▸ COLLECTED DATA
------------------------------------------------
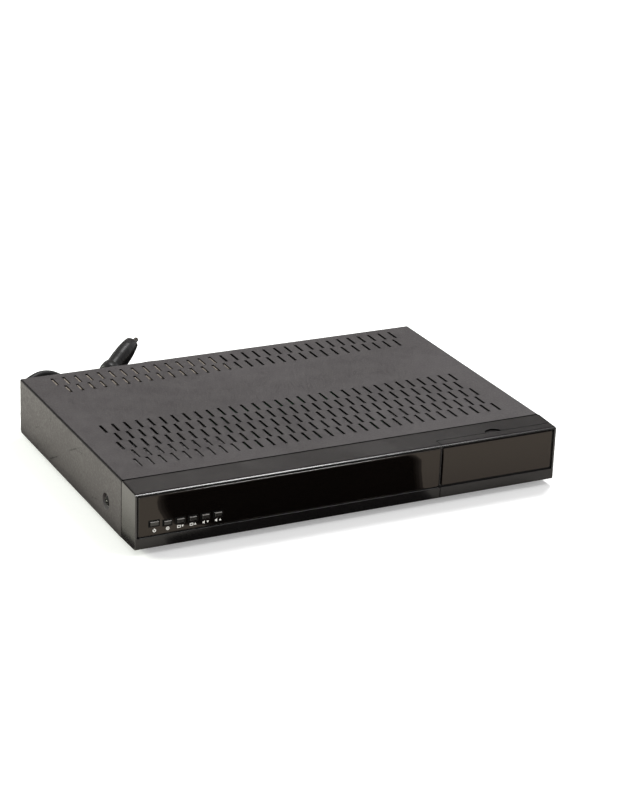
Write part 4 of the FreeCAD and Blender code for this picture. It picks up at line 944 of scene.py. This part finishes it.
def makeFrontTrim(s):
    bm = bmesh.new()
    left, right, below, above = s["rim"]
    face = s["faceY"]
    low, high = (face + deep for deep in s["rimDeep"])
    for x0, width, z0 in s["windows"]:
        x1, z1 = x0 + width, z0 + s["windowHigh"]
        for a, b, c, d in ((x0 - left, x0, z0 - below, z1 + above), (x1, x1 + right, z0 - below, z1 + above),
                           (x0, x1, z0 - below, z0), (x0, x1, z1, z1 + above)):
            addBox(bm, (a, low, c), (b, high, d))
    addPiece("keyWindowShade", bm, "paintedShadeBlack")

    # polished bevel round the gloss panel, paler than the panel as a painted highlight: one section carried along its
    # outline
    bm = bmesh.new()
    (x0, z0), (x1, z1), radius = s["bevel"]
    centres = ((x0, z1, 1, -1, 180), (x1, z1, -1, -1, 90), (x1, z0, -1, 1, 0), (x0, z0, 1, 1, 270))
    rings = []
    for cx, cz, sx, sz, start in centres:
        for i in range(s["bevelSteps"] + 1):
            a = math.radians(start - 90 / s["bevelSteps"] * i)
            out = (math.cos(a), math.sin(a))
            middle = (cx + sx * radius + radius * out[0], cz + sz * radius + radius * out[1])
            rings.append([bm.verts.new(metres((middle[0] + o * out[0], face + y, middle[1] + o * out[1])))
                          for o, y in s["bevelSection"]])
    for ring, after in zip(rings, rings[1:] + rings[:1]):
        joinRings(bm, ring, after)
    addPiece("panelBevel", finished(bm, "panelBevel", 25), "bevelPlasticWithHighlight")

    bm = bmesh.new()
    left, right, high = s["lip"]
    ends = [[bm.verts.new(metres((x, y, high + z))) for y, z in s["bead"]] for x in (left, right)]
    bm.faces.new(ends[0])
    bm.faces.new(ends[1][::-1])
    joinRings(bm, *ends)
    addPiece("lipBead", bm, "rearPaint")

    # painted shade where the floor would show through a gap
    bm = bmesh.new()
    for low, high in s["liners"]:
        addBox(bm, low, high)
    addPiece("seamLiners", bm, "paintedShadeBlack")

    bm = bmesh.new()
    front, back = s["tabFront"], s["tabBack"]
    curve = [(s["tabX"] + s["tabHalf"] * math.cos(a), front + (back - front) * math.sin(a))
             for a in (math.pi * i / s["tabSteps"] for i in range(s["tabSteps"] + 1))]
    for v in addPrism(bm, curve, 0, s["tabThick"]):
        v.co.z += (s["topLow"] - s["tabDrop"] - s["tabThick"]) * mm + s["topRise"] * (v.co.y - s["topStart"] * mm)
    addPiece("doorTab", bm, "frontMoulding", body="door")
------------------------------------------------
▸ STATED TASK
Your task is to output all of the data above word for word.

▸ EXERCISE RESPONSE
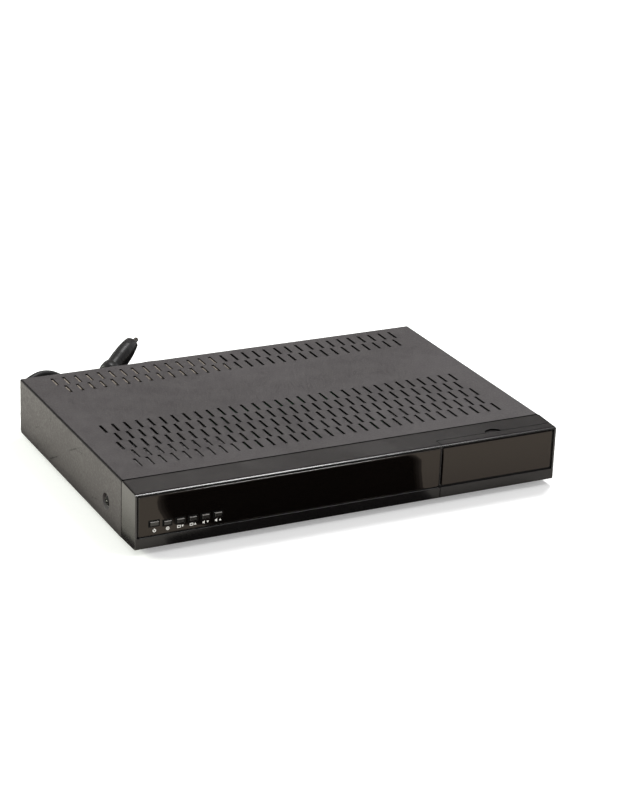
Write part 4 of the FreeCAD and Blender code for this picture. It picks up at line 944 of scene.py. This part finishes it.
def makeFrontTrim(s):
    bm = bmesh.new()
    left, right, below, above = s["rim"]
    face = s["faceY"]
    low, high = (face + deep for deep in s["rimDeep"])
    for x0, width, z0 in s["windows"]:
        x1, z1 = x0 + width, z0 + s["windowHigh"]
        for a, b, c, d in ((x0 - left, x0, z0 - below, z1 + above), (x1, x1 + right, z0 - below, z1 + above),
                           (x0, x1, z0 - below, z0), (x0, x1, z1, z1 + above)):
            addBox(bm, (a, low, c), (b, high, d))
    addPiece("keyWindowShade", bm, "paintedShadeBlack")

    # polished bevel round the gloss panel, paler than the panel as a painted highlight: one section carried along its
    # outline
    bm = bmesh.new()
    (x0, z0), (x1, z1), radius = s["bevel"]
    centres = ((x0, z1, 1, -1, 180), (x1, z1, -1, -1, 90), (x1, z0, -1, 1, 0), (x0, z0, 1, 1, 270))
    rings = []
    for cx, cz, sx, sz, start in centres:
        for i in range(s["bevelSteps"] + 1):
            a = math.radians(start - 90 / s["bevelSteps"] * i)
            out = (math.cos(a), math.sin(a))
            middle = (cx + sx * radius + radius * out[0], cz + sz * radius + radius * out[1])
            rings.append([bm.verts.new(metres((middle[0] + o * out[0], face + y, middle[1] + o * out[1])))
                          for o, y in s["bevelSection"]])
    for ring, after in zip(rings, rings[1:] + rings[:1]):
        joinRings(bm, ring, after)
    addPiece("panelBevel", finished(bm, "panelBevel", 25), "bevelPlasticWithHighlight")

    bm = bmesh.new()
    left, right, high = s["lip"]
    ends = [[bm.verts.new(metres((x, y, high + z))) for y, z in s["bead"]] for x in (left, right)]
    bm.faces.new(ends[0])
    bm.faces.new(ends[1][::-1])
    joinRings(bm, *ends)
    addPiece("lipBead", bm, "rearPaint")

    # painted shade where the floor would show through a gap
    bm = bmesh.new()
    for low, high in s["liners"]:
        addBox(bm, low, high)
    addPiece("seamLiners", bm, "paintedShadeBlack")

    bm = bmesh.new()
    front, back = s["tabFront"], s["tabBack"]
    curve = [(s["tabX"] + s["tabHalf"] * math.cos(a), front + (back - front) * math.sin(a))
             for a in (math.pi * i / s["tabSteps"] for i in range(s["tabSteps"] + 1))]
    for v in addPrism(bm, curve, 0, s["tabThick"]):
        v.co.z += (s["topLow"] - s["tabDrop"] - s["tabThick"]) * mm + s["topRise"] * (v.co.y - s["topStart"] * mm)
    addPiece("doorTab", bm, "frontMoulding", body="door")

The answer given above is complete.